Creditor’s Voluntary Liquidation
In the event that the limited company has reached the point of insolvency or is approaching insolvency due to the inability to pay back its debts, creditors or the shareholders of the limited company may wish to come to an arrangement wherein the creditors are paid back as the trading and operations of the company are put on hold.
This functions in a manner quite similar to liquidation wherein a licensed insolvency practitioner is brought into the case and vested with the legal abilities to manage and dispense of the company and its assets.
It is important to keep in mind that a creditor’s voluntary liquidation cannot be performed without the prior agreement and approval of whatever party is acting as a creditor to the company – be it an independent corporation, individual, governing body or other financial entity.
What are the Costs of Using these Methods?
Apart from the fact that – regardless of method used or circumstance – the company must pay its debts and wages to the fullest extent of its capabilities, quite a few additional costs can come into play when a limited company is undergoing the process of closing.
These costs can be highly variable depending on the method used and the complexity of the company or its particular case, with such things like taxes being applied to capital gains from liquidated assets and the fees involved in appointing a licensed insolvency practitioner taking up only a small portion of the total monetary requirement to close a limited company.
Generally, utilizing the procedure of member’s voluntary liquidation for a solvent company is the cheapest in terms of taxes, fees and certified liquidator compensation.

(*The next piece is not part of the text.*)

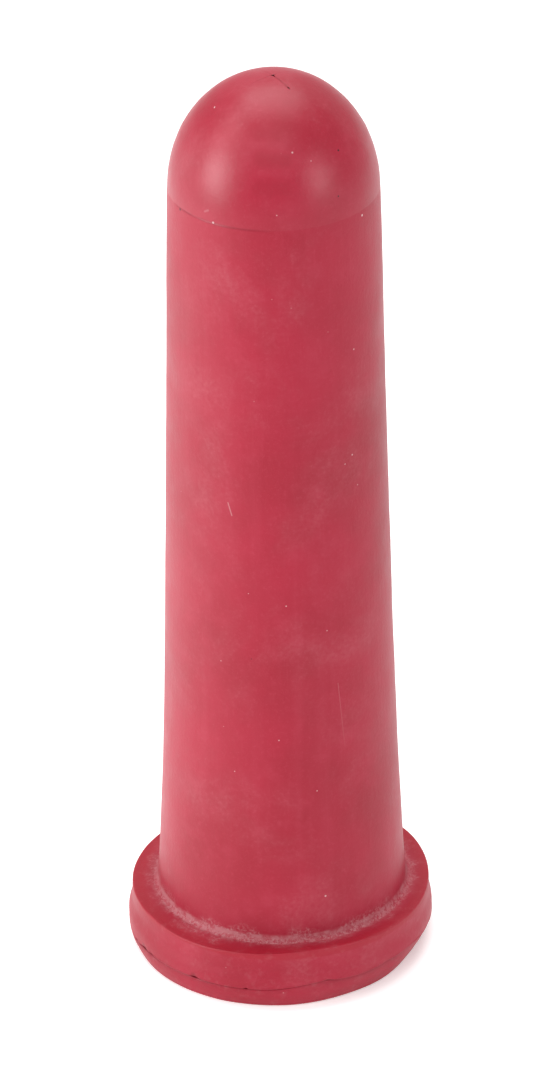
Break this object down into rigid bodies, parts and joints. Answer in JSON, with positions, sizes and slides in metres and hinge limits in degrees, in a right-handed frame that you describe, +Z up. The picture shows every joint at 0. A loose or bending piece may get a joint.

This is due to the fact that member’s voluntary liquidation and its subsequent profits are qualified for entrepreneur’s relief wherein the normal capital gains tax of over thirty percent is lowered to ten percent, within certain parameters.
The opposite of this particular method is that of creditor’s voluntary liquidation, as it involves excessively complex legal maneuvers and an insolvency practitioner’s intense focus, often resulting in higher fees and more billable hours.